Now to get this I expandand [itex]\Box \ \phi = (\partial_t^2 - \nabla^2)\phi[/itex] and took the Fourier transform so that we get the equation [itex](\partial_t^2 + \omega_p^2)\hat{\phi}(\mathbf{p},t)=0[/itex] where [itex]\omega_p = |p|[/itex].

This equation now has [itex]\mathbf{p}[/itex] just as a parameter and we can easily solve it since it is just the simple harmonic oscilator equation of motion.
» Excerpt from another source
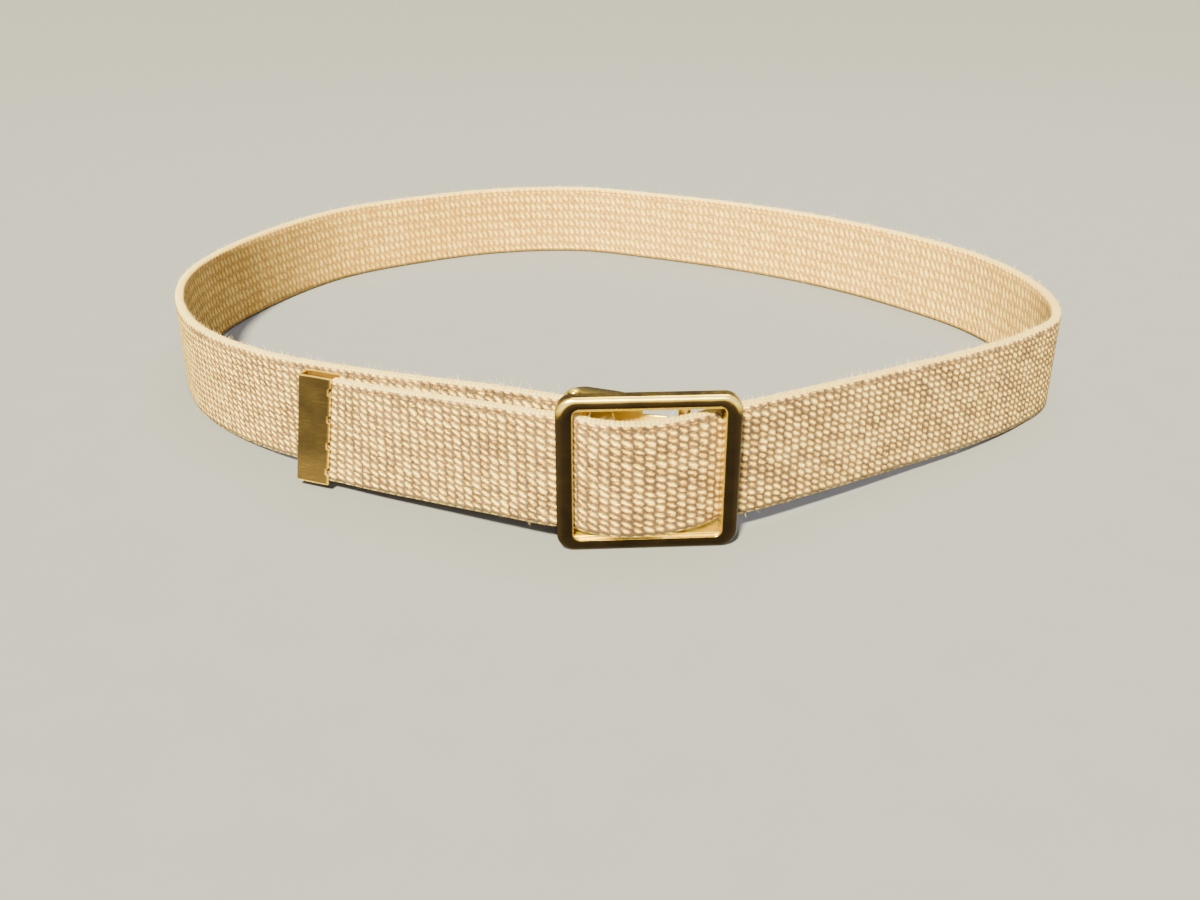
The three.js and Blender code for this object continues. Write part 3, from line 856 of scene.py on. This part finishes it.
def make_tip(material):
    """The folded tip: its section carried up its height. Near the open end each point moves
    inward by the notch's depth where a notch lies, and the broad faces dish by a slow sine."""
    section, open_end = fold_section()
    height = WEB_WIDTH + 2 * TIP_OVERHANG
    edge = np.array([0.0, 0.12, 0.25, 0.4])
    between = np.linspace(0.7 - height / 2, height / 2 - 0.7, 125)
    levels = np.concatenate([edge - height / 2, between, height / 2 - edge[::-1]])
    pitch = height / TOOTH_COUNT
    from_notch = np.abs((levels + height / 2) % pitch - pitch / 2)
    notch = np.clip((TOOTH_NOTCH / 2 - from_notch) / 0.2, 0, 1) * TOOTH_DEPTH
    from_open = (section[:, 0] - open_end) / TIP_LENGTH
    near_open = np.clip(1 - from_open / 0.2, 0, 1)
    x = section[None, :, 0] + notch[:, None] * near_open[None, :]
    middle = np.clip(1 - np.abs(from_open - 0.45) / 0.5, 0, 1)
    dish = 0.06 * np.sin(levels / 5.2 + 0.6)[:, None] * middle[None, :]
    curl = 0.16 * np.clip((-levels - height * 0.36) / 4.0, 0, 1)[:, None] * near_open[None, :]
    away = np.sign(section[:, 1])[None, :]
    y = section[None, :, 1] + away * (dish - curl)
    z = np.broadcast_to(levels[:, None], x.shape)
    turned = np.stack([x - z * math.tan(TIP_SKEW), y, z], -1)
    ends = [loop_row(*row) for row in TONGUE_ROWS[-2:]]
    heading = math.atan2(ends[1][1] - ends[0][1], ends[1][0] - ends[0][0])
    cos, sin = math.cos(heading), math.sin(heading)
    points = np.stack([
        ends[1][0] + turned[..., 0] * cos - turned[..., 1] * sin,
        ends[1][1] + turned[..., 0] * sin + turned[..., 1] * cos,
        ends[1][2] + turned[..., 2],
    ], -1)
    rows, columns = x.shape
    faces = grid_faces(rows, columns).tolist()
    last = (rows - 1) * columns
    outer = columns // 2
    for k in range(outer - 1):
        a, b = k, k + 1
        c, d = columns - 2 - k, columns - 1 - k
        if c > b:
            faces.append([d, c, b, a])
            faces.append([last + a, last + b, last + c, last + d])
    piece = new_piece("folded_tip", in_frame(points.reshape(-1, 3)), faces, material,
                      "belt_tip")
    # Painted light: painted highlights along the open edge and along the top and bottom edges, the
    # inner faces held below them as painted shade, and a little lighter towards the bottom
    rim = np.clip(1.6 - (section[:, 0] - open_end) / 0.13, 0, 1)[None, :]
    ends_up = np.clip((np.abs(levels) - height / 2 + 0.35) / 0.25, 0, 1)[:, None]
    inside = (np.arange(columns) >= columns // 2)[None, :]
    lower = np.clip((-levels / height - 0.15) * 1.2, 0, 0.2)[:, None]
    bright = np.maximum(np.maximum(rim, ends_up), inside * 0.45)
    return finish_metal(piece, bright * 0.85 + 0.12 + lower)


# Finishes


def weave_height(finish, along, up, steep):
    """Height of the weave, and a number for each bump: upright rows of bumps with a furrow
    between two rows, each bump highest where its row crosses a slanting ridge. steep is how
    fast the ridges rise, and they climb partly in steps, one to a row."""
    column = along.whole()
    uneven = finish.node("ShaderNodeTexWhiteNoise", {"noise_dimensions": "3D"},
                         {"Vector": finish.joined(column, up.whole(), steep)})
    ridge = along * 0.6 + column * 0.4 + up * steep + (uneven - 0.5) * 0.22
    across_row = 1 - ((along - column) * 2 - 1).size() ** 2.0
    across_ridge = (ridge.wave() + 1) * 0.5
    cell = finish.joined(column, (ridge + 0.5).whole(), steep)
    number = finish.node("ShaderNodeTexWhiteNoise", {"noise_dimensions": "3D"}, {"Vector": cell})
    return across_row * 0.33 + across_ridge * 0.27 + across_row * across_ridge * 0.40, number


def cotton():
    """Coarse cream cotton: plump bumps in slanting rows, with painted shade, dark brown, in the
    pits between them and painted highlights on their tops, and a ribbed selvedge past a thin
    furrow, painted paler as a highlight. On the inner face the ridges slant the other way and the
    painted light and shade are weaker and more even."""
    finish = Finish("cotton_weave", {"Roughness": 0.9, "Specular IOR Level": 0.15,
                                     "Sheen Weight": 0.2, "Sheen Roughness": 0.5})
    weave = finish.attribute("weave")
    along, up, inside = finish.parts(weave)
    edge = finish.node("ShaderNodeAttribute", {"attribute_name": "selvedge"}, output="Fac")
    inner_share = inside.between(0.45, 0.55)
    wander = finish.noise(weave, 0.30, 2.0)
    wobble = finish.noise(weave, 0.9, 3.0)
    a = along / CELL_LENGTH + (wander - 0.5) * 0.30 + (wobble - 0.5) * 0.45
    b = up / CELL_HEIGHT + (wobble - 0.5) * 0.50 + (wander - 0.5) * 0.25
    outer, outer_number = weave_height(finish, a, b, -1.0)
    inner, inner_number = weave_height(finish, a, b, 0.5)
    bumps = outer * (1 - inner_share) + inner * inner_share
    number = outer_number * (1 - inner_share) + inner_number * inner_share
    rib = ((along / RIB_PITCH + (wobble - 0.5) * 0.8).wave() + 1) * 0.5
    edge_share = edge.between(0.2, 0.6)
    stretched = finish.joined(along * 1.5 - up * 1.1, up * 2.2, inside * 30)
    plies = finish.noise(stretched, 1.5, 4.0, 0.7)
    grain = finish.noise(weave, 1.4, 4.0, 0.7)
    height = bumps * (number * 0.35 + 0.65) + (grain - 0.5) * 0.9
    # A thin furrow beside each selvedge: a real dip in the bump, and painted shade in the colour
    furrow = 1 - (up.size() - (WEB_WIDTH / 2 - SELVEDGE - 0.35)).size().between(0.1, 0.6)
    height = height * (1 - furrow * 0.5)
    height = height * (1 - edge_share) + (rib * 0.25 + plies * 0.5 + 0.3) * edge_share
    # Painted light and shade: the relief, the grain and the ply noise become colour, painted shade
    # dark brown in the pits and furrows, cream on the bump tops with painted glints
    painted_relief_light = (height * 1.48 + (plies - 0.5) * 1.7 - 0.25).clamped()
    # On the inner face the painted light and shade are pulled towards an even middle tone
    painted_relief_light = painted_relief_light * (1 - inner_share * 0.6) + inner_share * 0.42
    colour = finish.ramp(painted_relief_light, [
        (0.00, (0.03, 0.011, 0.002)), (0.22, (0.15, 0.062, 0.008)),
        (0.48, (0.48, 0.255, 0.038)), (0.72, (0.96, 0.65, 0.115)), (0.95, (1.00, 0.94, 0.35)),
    ])
    slow = finish.noise(weave, 0.05, 3.0)
    colour = finish.mixed((number * 0.4 + slow * 0.6).between(0.3, 0.75) * 0.18, colour,
                          (0.70, 0.46, 0.20))
    # The selvedges are painted paler: a painted highlight along both edges
    colour = finish.mixed(edge_share * 0.35, colour, (0.98, 0.80, 0.27))
    normal = finish.bump(height + plies * 0.35, 0.0021, 1.0)
    return finish.feed(colour=colour, normal=normal)


def fibre_finish():
    """Single bleached cotton fibres."""
    finish = Finish("cotton_fibre", {"Roughness": 0.8, "Sheen Weight": 0.3})
    tone = finish.noise(finish.place(), 900.0)
    colour = finish.mixed(tone, (0.80, 0.62, 0.32), (0.95, 0.82, 0.50))
    return finish.feed(colour=colour)


def plated(name, tones, roughness, scratch=0.3, streak=(500, 500, 6000)):
    """Gold plate. tones is a ramp over the piece's own "tone" attribute, which carries painted
    light and shade on most pieces, to which slow patches and fine streaks add a little, and
    scratches roughen it."""
    finish = Finish(name, {"Metallic": 0.9})
    place = finish.place()
    tone = finish.node("ShaderNodeAttribute", {"attribute_name": "tone"}, output="Fac")
    slow = finish.noise(place, 130.0, 3.0)
    fine = finish.noise(place, 2600.0, 3.0, 0.6)
    x, y, z = finish.parts(place)
    lines = finish.noise(finish.joined(x * streak[0], y * streak[1], z * streak[2]), 1.0, 4.0, 0.7)
    shift = (slow - 0.5) * 0.25 + (lines - 0.5) * 0.22
    colour = finish.ramp((tone + shift).clamped(), tones)
    marks = lines.between(0.56, 0.70)
    rough = roughness + slow * 0.10 + marks * (scratch * 0.25)
    bumped = finish.bump(marks * scratch + fine * 0.25, 0.00003, 0.35)
    return finish.feed(colour=colour, roughness=rough, normal=bumped)


# Floor and light

FLOOR_HALF = 7.0
KEY_STRENGTH = 37.0
KEY_ANGLE = math.radians(7)
KEY_TILT = math.radians(44)
KEY_TURN = math.radians(-20)
WORLD_STRENGTH = 0.45


def make_floor():
    """A plain pale floor, one flat square under the belt that fills the photo's view."""
    half = FLOOR_HALF
    corners = [(-half, -half, 0), (half, -half, 0), (half, half, 0), (-half, half, 0)]
    mesh = bpy.data.meshes.new("floor")
    mesh.from_pydata(corners, [], [(0, 1, 2, 3)])
    finish = Finish("floor_paint", {"Roughness": 0.85, "Specular IOR Level": 0.2})
    grain = finish.noise(finish.place(), 60.0, 3.0)
    colour = finish.mixed(grain, (0.112, 0.124, 0.182), (0.121, 0.133, 0.194))
    mesh.materials.append(finish.feed(colour=colour))
    floor = bpy.data.objects.new("floor", mesh)
    bpy.context.scene.collection.objects.link(floor)


def add_light(name, place, aim, size, power, colour):
    data = bpy.data.lights.new(name, "AREA")
    data.shape = "RECTANGLE"
    data.size, data.size_y = size
    data.energy = power
    data.color = colour
    light = bpy.data.objects.new(name, data)
    light.location = place
    towards = np.asarray(aim, float) - np.asarray(place, float)
    flat = math.hypot(towards[0], towards[1])
    light.rotation_euler = (math.atan2(flat, -towards[2]), 0,
                            math.atan2(towards[1], towards[0]) - math.pi / 2)
    bpy.context.scene.collection.objects.link(light)


def set_light():
    world = bpy.data.worlds.new("studio")
    world.use_nodes = True
    background = world.node_tree.nodes["Background"]
    background.inputs["Color"].default_value = (1.0, 0.87, 0.56, 1.0)
    background.inputs["Strength"].default_value = WORLD_STRENGTH
    bpy.context.scene.world = world
    data = bpy.data.lights.new("key", "SUN")
    data.energy = KEY_STRENGTH
    data.angle = KEY_ANGLE
    data.color = (1.0, 0.86, 0.42)
    key = bpy.data.objects.new("key", data)
    key.rotation_euler = (KEY_TILT, 0, KEY_TURN)
    bpy.context.scene.collection.objects.link(key)
    add_light("top", (0.20, 0.30, 1.10), (0, 0, 0.0), (0.7, 0.5), 13.0, (1.0, 0.92, 0.72))
    add_light("front", (0.05, -1.15, 0.55), (0, -0.15, 0.02), (0.5, 0.3), 8.0, (1.0, 0.92, 0.70))


set_camera()
make_floor()
set_light()

make_web(cotton())
make_fuzz(fibre_finish())

# The rim's ramp: its dark stops give the painted dark reflection and its bright ones the painted
# highlights
rim_finish = plated("rim_gold", [
    (0.00, (0.014, 0.009, 0.004)), (0.30, (0.046, 0.029, 0.012)), (0.52, (0.42, 0.28, 0.040)),
    (0.78, (0.90, 0.66, 0.10)), (1.00, (1.00, 0.88, 0.34)),
], 0.16, 0.25)
housing_finish = plated("housing_gold", [
    (0.0, (0.035, 0.027, 0.011)), (0.3, (0.20, 0.14, 0.025)), (0.6, (0.78, 0.56, 0.06)),
    (1.0, (1.0, 0.78, 0.16)),
], 0.22)
# Brighter gold than the housing and bar: painted light, so that the lever inside the buckle looks
# lit
lever_finish = plated("lever_gold_painted_lit", [
    (0.0, (0.82, 0.55, 0.04)), (1.0, (1.0, 0.83, 0.14)),
], 0.34, 0.4)
pin_finish = plated("pin_gold", [
    (0.0, (0.05, 0.028, 0.008)), (0.45, (0.70, 0.46, 0.05)), (1.0, (1.0, 0.86, 0.25)),
], 0.20)
bar_finish = plated("bar_gold", [(0.0, (0.42, 0.29, 0.05)), (1.0, (0.92, 0.69, 0.18))], 0.22)
tip_finish = plated("tip_gold", [
    (0.00, (0.042, 0.029, 0.011)), (0.35, (0.145, 0.097, 0.033)), (0.60, (0.30, 0.175, 0.040)),
    (1.00, (0.92, 0.69, 0.14)),
], 0.34, 0.9, streak=(250, 250, 2600))

make_rim(rim_finish)
make_housing(housing_finish)
make_lever(lever_finish)
make_pin(pin_finish)
make_bar(bar_finish)
make_tip(tip_finish)

for data_block in list(bpy.data.meshes):
    data_block.validate(verbose=False)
We end up with

[tex]\hat{\phi}(\mathbf{p},t)= a_p e^{-i\omega_p t}+b_p e^{i\omega_p t}[/tex]

If we now use the Fourier inversion formula we have that

[tex]\phi(\mathbf{x},t)=\int \dfrac{d^3\mathbf{p}}{(2\pi)^3}\hat{\phi}(\mathbf{p},t)e^{i\mathbf{p}\cdot \mathbf{x}}=\int \dfrac{d^3\mathbf{p}}{(2\pi)^3}(a_p e^{-i\omega_p t}+b_p e^{i\omega_p t})e^{i\mathbf{p}\cdot \mathbf{x}}.[/tex]

This is almost the result, but we need, however, to ensure [itex]\phi[/itex] is a real field. For that we need to apply the reality condition to the Fourier transform:

[tex]\hat{\phi}(\mathbf{p},-t)=\hat{\phi}^\ast(\mathbf{p},t)[/tex]

This provides us with

[tex]a_p e^{i\omega_p t} + b_p e^{-i\omega_p t} = a_p^\ast e^{i\omega_p t} + b_p^\ast e^{-i\omega_p t}[/tex]

Now I'm stuck here. I'm not getting how from this condition I can arrive naturally at the textbook answer. How can I proceed this to arrive at the same solution that the textbook presents?